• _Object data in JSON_
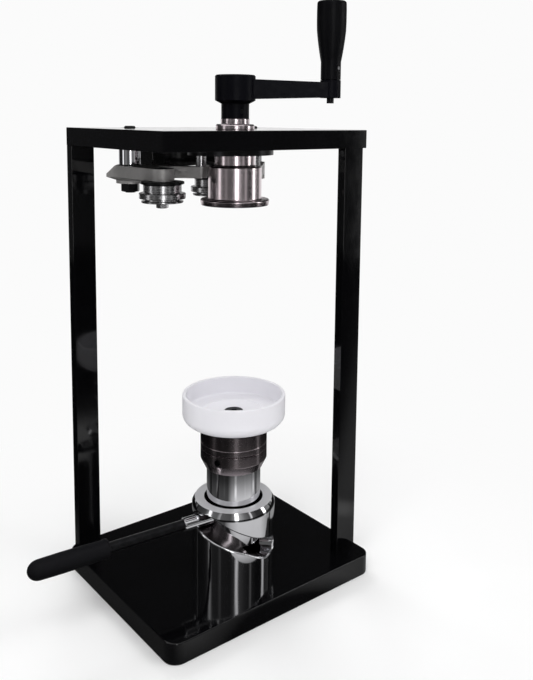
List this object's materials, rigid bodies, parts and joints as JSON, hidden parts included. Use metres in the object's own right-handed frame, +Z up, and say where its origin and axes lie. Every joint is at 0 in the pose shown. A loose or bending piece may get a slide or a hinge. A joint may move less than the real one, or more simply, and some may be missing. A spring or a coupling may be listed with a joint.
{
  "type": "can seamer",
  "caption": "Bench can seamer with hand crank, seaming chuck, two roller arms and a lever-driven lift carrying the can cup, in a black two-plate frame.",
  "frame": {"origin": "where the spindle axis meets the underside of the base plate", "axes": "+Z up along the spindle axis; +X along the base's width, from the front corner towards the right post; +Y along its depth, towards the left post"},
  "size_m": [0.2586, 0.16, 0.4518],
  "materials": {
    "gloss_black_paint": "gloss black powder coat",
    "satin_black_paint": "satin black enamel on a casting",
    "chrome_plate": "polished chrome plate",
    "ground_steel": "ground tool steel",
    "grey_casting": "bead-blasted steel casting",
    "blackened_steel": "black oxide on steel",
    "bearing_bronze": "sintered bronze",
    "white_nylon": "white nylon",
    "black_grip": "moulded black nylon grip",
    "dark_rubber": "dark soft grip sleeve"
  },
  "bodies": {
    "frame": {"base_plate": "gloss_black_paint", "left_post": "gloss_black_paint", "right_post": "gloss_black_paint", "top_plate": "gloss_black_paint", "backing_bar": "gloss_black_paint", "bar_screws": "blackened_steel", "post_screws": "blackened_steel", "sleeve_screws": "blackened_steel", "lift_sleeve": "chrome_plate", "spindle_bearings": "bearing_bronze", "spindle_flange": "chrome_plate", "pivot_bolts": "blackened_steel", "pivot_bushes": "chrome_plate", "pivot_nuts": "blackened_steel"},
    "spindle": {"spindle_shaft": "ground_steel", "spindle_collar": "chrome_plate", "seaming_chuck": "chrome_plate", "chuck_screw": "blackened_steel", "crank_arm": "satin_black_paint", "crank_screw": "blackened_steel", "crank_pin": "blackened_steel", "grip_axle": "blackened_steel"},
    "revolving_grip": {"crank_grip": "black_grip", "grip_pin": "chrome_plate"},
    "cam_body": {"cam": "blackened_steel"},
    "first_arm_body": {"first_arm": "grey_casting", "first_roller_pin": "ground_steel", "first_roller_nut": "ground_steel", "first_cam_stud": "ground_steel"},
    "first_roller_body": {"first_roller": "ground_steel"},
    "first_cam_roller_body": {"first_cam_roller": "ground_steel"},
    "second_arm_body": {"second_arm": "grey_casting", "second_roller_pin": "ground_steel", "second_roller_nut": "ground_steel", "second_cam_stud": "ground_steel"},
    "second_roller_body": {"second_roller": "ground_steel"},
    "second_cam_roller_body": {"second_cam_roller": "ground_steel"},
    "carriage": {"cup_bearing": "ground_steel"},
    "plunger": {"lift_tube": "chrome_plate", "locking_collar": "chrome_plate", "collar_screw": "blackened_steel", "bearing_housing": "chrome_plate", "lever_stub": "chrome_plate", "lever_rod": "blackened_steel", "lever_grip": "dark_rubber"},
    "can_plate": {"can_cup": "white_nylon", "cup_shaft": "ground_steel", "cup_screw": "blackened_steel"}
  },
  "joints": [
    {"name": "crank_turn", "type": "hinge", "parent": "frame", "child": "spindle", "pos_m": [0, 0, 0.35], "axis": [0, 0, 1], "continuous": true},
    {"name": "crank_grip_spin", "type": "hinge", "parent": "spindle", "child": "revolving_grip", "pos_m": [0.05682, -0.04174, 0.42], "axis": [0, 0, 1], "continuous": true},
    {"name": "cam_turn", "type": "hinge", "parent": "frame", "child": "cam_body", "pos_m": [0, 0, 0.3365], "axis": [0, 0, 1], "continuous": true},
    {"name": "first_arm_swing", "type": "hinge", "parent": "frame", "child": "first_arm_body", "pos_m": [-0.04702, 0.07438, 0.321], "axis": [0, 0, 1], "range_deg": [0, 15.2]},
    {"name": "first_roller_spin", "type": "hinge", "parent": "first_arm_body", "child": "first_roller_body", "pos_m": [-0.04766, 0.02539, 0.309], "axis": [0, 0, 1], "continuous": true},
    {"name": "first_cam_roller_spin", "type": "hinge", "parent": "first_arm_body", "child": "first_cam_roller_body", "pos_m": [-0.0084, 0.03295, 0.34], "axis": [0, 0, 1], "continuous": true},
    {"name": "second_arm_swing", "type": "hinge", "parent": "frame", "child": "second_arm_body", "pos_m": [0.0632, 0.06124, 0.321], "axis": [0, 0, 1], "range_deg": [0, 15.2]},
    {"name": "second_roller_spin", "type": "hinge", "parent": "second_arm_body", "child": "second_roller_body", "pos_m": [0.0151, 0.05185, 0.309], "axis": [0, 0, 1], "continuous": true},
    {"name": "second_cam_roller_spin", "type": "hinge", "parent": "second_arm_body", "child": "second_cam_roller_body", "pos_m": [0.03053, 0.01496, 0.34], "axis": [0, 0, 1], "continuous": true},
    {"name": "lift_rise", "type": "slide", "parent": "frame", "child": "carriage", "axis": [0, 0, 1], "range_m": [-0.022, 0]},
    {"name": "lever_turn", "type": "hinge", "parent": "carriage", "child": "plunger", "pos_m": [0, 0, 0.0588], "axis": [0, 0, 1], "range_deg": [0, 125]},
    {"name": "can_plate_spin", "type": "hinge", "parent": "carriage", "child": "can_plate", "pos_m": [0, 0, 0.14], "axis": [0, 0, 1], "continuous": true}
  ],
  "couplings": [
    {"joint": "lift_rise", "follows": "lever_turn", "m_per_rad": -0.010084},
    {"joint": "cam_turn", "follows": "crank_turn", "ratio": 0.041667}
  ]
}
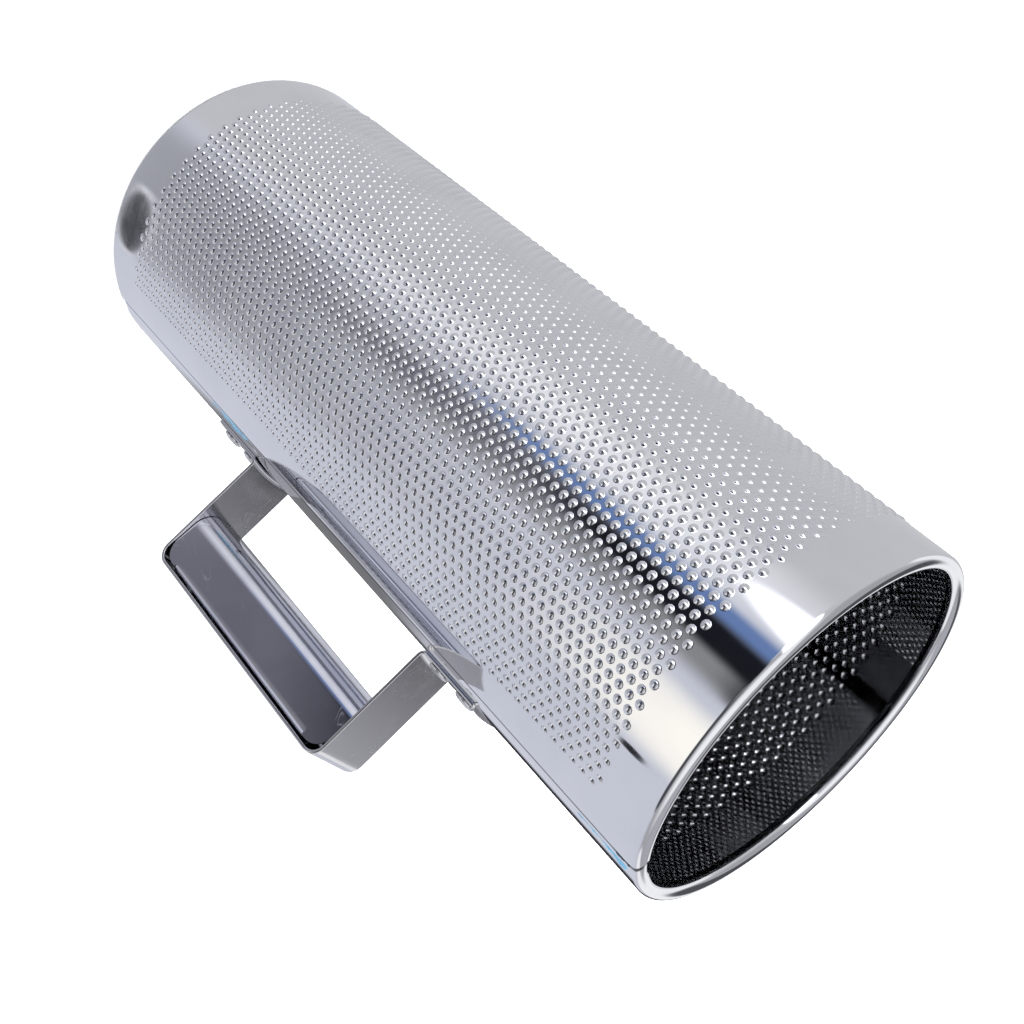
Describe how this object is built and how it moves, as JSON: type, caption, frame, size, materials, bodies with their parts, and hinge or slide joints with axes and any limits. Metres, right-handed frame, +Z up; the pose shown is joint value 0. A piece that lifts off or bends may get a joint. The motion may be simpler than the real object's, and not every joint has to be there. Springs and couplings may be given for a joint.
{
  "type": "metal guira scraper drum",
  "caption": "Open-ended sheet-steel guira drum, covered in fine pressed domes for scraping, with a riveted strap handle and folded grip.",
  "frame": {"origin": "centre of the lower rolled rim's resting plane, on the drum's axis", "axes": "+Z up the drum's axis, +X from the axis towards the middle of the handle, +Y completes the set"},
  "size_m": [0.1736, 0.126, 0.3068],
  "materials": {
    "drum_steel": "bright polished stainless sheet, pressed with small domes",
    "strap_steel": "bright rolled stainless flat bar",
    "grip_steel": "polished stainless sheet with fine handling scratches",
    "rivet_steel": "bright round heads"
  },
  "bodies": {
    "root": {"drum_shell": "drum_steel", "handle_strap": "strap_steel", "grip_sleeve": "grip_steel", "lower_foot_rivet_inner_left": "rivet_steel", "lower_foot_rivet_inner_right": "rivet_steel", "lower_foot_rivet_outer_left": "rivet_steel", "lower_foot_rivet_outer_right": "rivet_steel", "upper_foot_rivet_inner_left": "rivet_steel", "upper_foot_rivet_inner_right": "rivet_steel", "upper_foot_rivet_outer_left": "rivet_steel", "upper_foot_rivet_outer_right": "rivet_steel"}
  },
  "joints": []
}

• _Task directions_
Copy the entries above exactly, leaving none out.

• _Reply to the task_
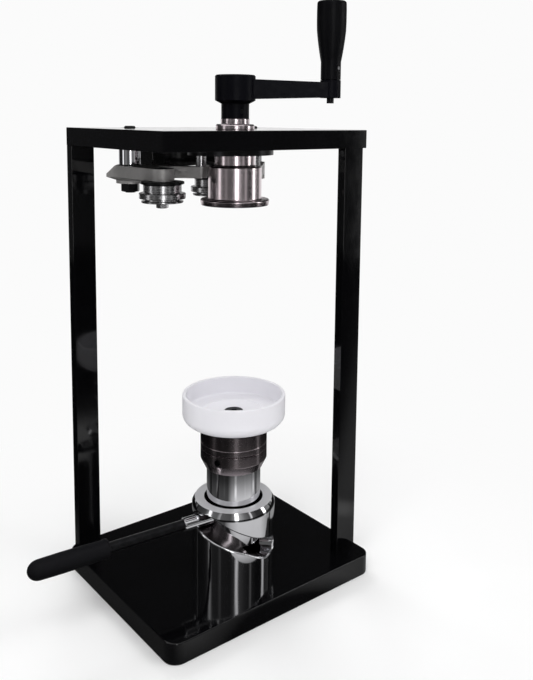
List this object's materials, rigid bodies, parts and joints as JSON, hidden parts included. Use metres in the object's own right-handed frame, +Z up, and say where its origin and axes lie. Every joint is at 0 in the pose shown. A loose or bending piece may get a slide or a hinge. A joint may move less than the real one, or more simply, and some may be missing. A spring or a coupling may be listed with a joint.
{
  "type": "can seamer",
  "caption": "Bench can seamer with hand crank, seaming chuck, two roller arms and a lever-driven lift carrying the can cup, in a black two-plate frame.",
  "frame": {"origin": "where the spindle axis meets the underside of the base plate", "axes": "+Z up along the spindle axis; +X along the base's width, from the front corner towards the right post; +Y along its depth, towards the left post"},
  "size_m": [0.2586, 0.16, 0.4518],
  "materials": {
    "gloss_black_paint": "gloss black powder coat",
    "satin_black_paint": "satin black enamel on a casting",
    "chrome_plate": "polished chrome plate",
    "ground_steel": "ground tool steel",
    "grey_casting": "bead-blasted steel casting",
    "blackened_steel": "black oxide on steel",
    "bearing_bronze": "sintered bronze",
    "white_nylon": "white nylon",
    "black_grip": "moulded black nylon grip",
    "dark_rubber": "dark soft grip sleeve"
  },
  "bodies": {
    "frame": {"base_plate": "gloss_black_paint", "left_post": "gloss_black_paint", "right_post": "gloss_black_paint", "top_plate": "gloss_black_paint", "backing_bar": "gloss_black_paint", "bar_screws": "blackened_steel", "post_screws": "blackened_steel", "sleeve_screws": "blackened_steel", "lift_sleeve": "chrome_plate", "spindle_bearings": "bearing_bronze", "spindle_flange": "chrome_plate", "pivot_bolts": "blackened_steel", "pivot_bushes": "chrome_plate", "pivot_nuts": "blackened_steel"},
    "spindle": {"spindle_shaft": "ground_steel", "spindle_collar": "chrome_plate", "seaming_chuck": "chrome_plate", "chuck_screw": "blackened_steel", "crank_arm": "satin_black_paint", "crank_screw": "blackened_steel", "crank_pin": "blackened_steel", "grip_axle": "blackened_steel"},
    "revolving_grip": {"crank_grip": "black_grip", "grip_pin": "chrome_plate"},
    "cam_body": {"cam": "blackened_steel"},
    "first_arm_body": {"first_arm": "grey_casting", "first_roller_pin": "ground_steel", "first_roller_nut": "ground_steel", "first_cam_stud": "ground_steel"},
    "first_roller_body": {"first_roller": "ground_steel"},
    "first_cam_roller_body": {"first_cam_roller": "ground_steel"},
    "second_arm_body": {"second_arm": "grey_casting", "second_roller_pin": "ground_steel", "second_roller_nut": "ground_steel", "second_cam_stud": "ground_steel"},
    "second_roller_body": {"second_roller": "ground_steel"},
    "second_cam_roller_body": {"second_cam_roller": "ground_steel"},
    "carriage": {"cup_bearing": "ground_steel"},
    "plunger": {"lift_tube": "chrome_plate", "locking_collar": "chrome_plate", "collar_screw": "blackened_steel", "bearing_housing": "chrome_plate", "lever_stub": "chrome_plate", "lever_rod": "blackened_steel", "lever_grip": "dark_rubber"},
    "can_plate": {"can_cup": "white_nylon", "cup_shaft": "ground_steel", "cup_screw": "blackened_steel"}
  },
  "joints": [
    {"name": "crank_turn", "type": "hinge", "parent": "frame", "child": "spindle", "pos_m": [0, 0, 0.35], "axis": [0, 0, 1], "continuous": true},
    {"name": "crank_grip_spin", "type": "hinge", "parent": "spindle", "child": "revolving_grip", "pos_m": [0.05682, -0.04174, 0.42], "axis": [0, 0, 1], "continuous": true},
    {"name": "cam_turn", "type": "hinge", "parent": "frame", "child": "cam_body", "pos_m": [0, 0, 0.3365], "axis": [0, 0, 1], "continuous": true},
    {"name": "first_arm_swing", "type": "hinge", "parent": "frame", "child": "first_arm_body", "pos_m": [-0.04702, 0.07438, 0.321], "axis": [0, 0, 1], "range_deg": [0, 15.2]},
    {"name": "first_roller_spin", "type": "hinge", "parent": "first_arm_body", "child": "first_roller_body", "pos_m": [-0.04766, 0.02539, 0.309], "axis": [0, 0, 1], "continuous": true},
    {"name": "first_cam_roller_spin", "type": "hinge", "parent": "first_arm_body", "child": "first_cam_roller_body", "pos_m": [-0.0084, 0.03295, 0.34], "axis": [0, 0, 1], "continuous": true},
    {"name": "second_arm_swing", "type": "hinge", "parent": "frame", "child": "second_arm_body", "pos_m": [0.0632, 0.06124, 0.321], "axis": [0, 0, 1], "range_deg": [0, 15.2]},
    {"name": "second_roller_spin", "type": "hinge", "parent": "second_arm_body", "child": "second_roller_body", "pos_m": [0.0151, 0.05185, 0.309], "axis": [0, 0, 1], "continuous": true},
    {"name": "second_cam_roller_spin", "type": "hinge", "parent": "second_arm_body", "child": "second_cam_roller_body", "pos_m": [0.03053, 0.01496, 0.34], "axis": [0, 0, 1], "continuous": true},
    {"name": "lift_rise", "type": "slide", "parent": "frame", "child": "carriage", "axis": [0, 0, 1], "range_m": [-0.022, 0]},
    {"name": "lever_turn", "type": "hinge", "parent": "carriage", "child": "plunger", "pos_m": [0, 0, 0.0588], "axis": [0, 0, 1], "range_deg": [0, 125]},
    {"name": "can_plate_spin", "type": "hinge", "parent": "carriage", "child": "can_plate", "pos_m": [0, 0, 0.14], "axis": [0, 0, 1], "continuous": true}
  ],
  "couplings": [
    {"joint": "lift_rise", "follows": "lever_turn", "m_per_rad": -0.010084},
    {"joint": "cam_turn", "follows": "crank_turn", "ratio": 0.041667}
  ]
}
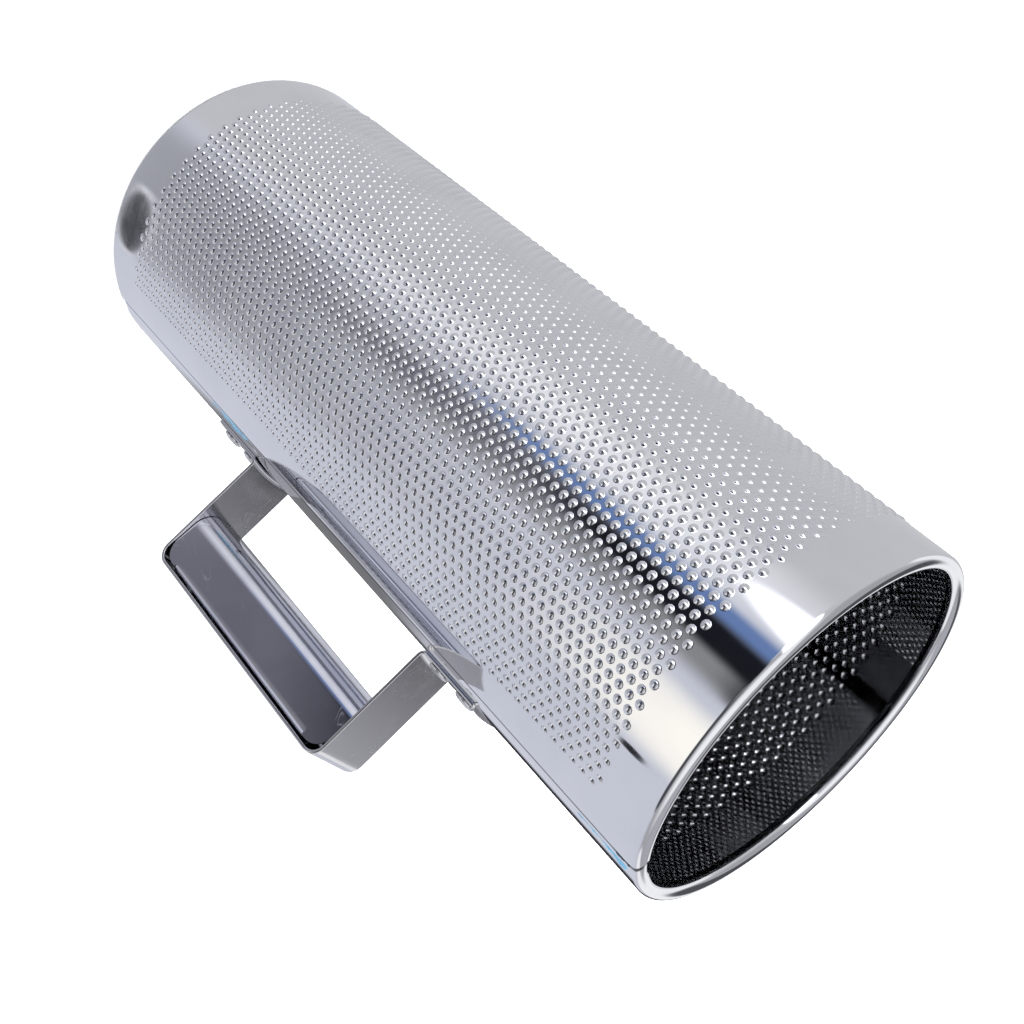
Describe how this object is built and how it moves, as JSON: type, caption, frame, size, materials, bodies with their parts, and hinge or slide joints with axes and any limits. Metres, right-handed frame, +Z up; the pose shown is joint value 0. A piece that lifts off or bends may get a joint. The motion may be simpler than the real object's, and not every joint has to be there. Springs and couplings may be given for a joint.
{
  "type": "metal guira scraper drum",
  "caption": "Open-ended sheet-steel guira drum, covered in fine pressed domes for scraping, with a riveted strap handle and folded grip.",
  "frame": {"origin": "centre of the lower rolled rim's resting plane, on the drum's axis", "axes": "+Z up the drum's axis, +X from the axis towards the middle of the handle, +Y completes the set"},
  "size_m": [0.1736, 0.126, 0.3068],
  "materials": {
    "drum_steel": "bright polished stainless sheet, pressed with small domes",
    "strap_steel": "bright rolled stainless flat bar",
    "grip_steel": "polished stainless sheet with fine handling scratches",
    "rivet_steel": "bright round heads"
  },
  "bodies": {
    "root": {"drum_shell": "drum_steel", "handle_strap": "strap_steel", "grip_sleeve": "grip_steel", "lower_foot_rivet_inner_left": "rivet_steel", "lower_foot_rivet_inner_right": "rivet_steel", "lower_foot_rivet_outer_left": "rivet_steel", "lower_foot_rivet_outer_right": "rivet_steel", "upper_foot_rivet_inner_left": "rivet_steel", "upper_foot_rivet_inner_right": "rivet_steel", "upper_foot_rivet_outer_left": "rivet_steel", "upper_foot_rivet_outer_right": "rivet_steel"}
  },
  "joints": []
}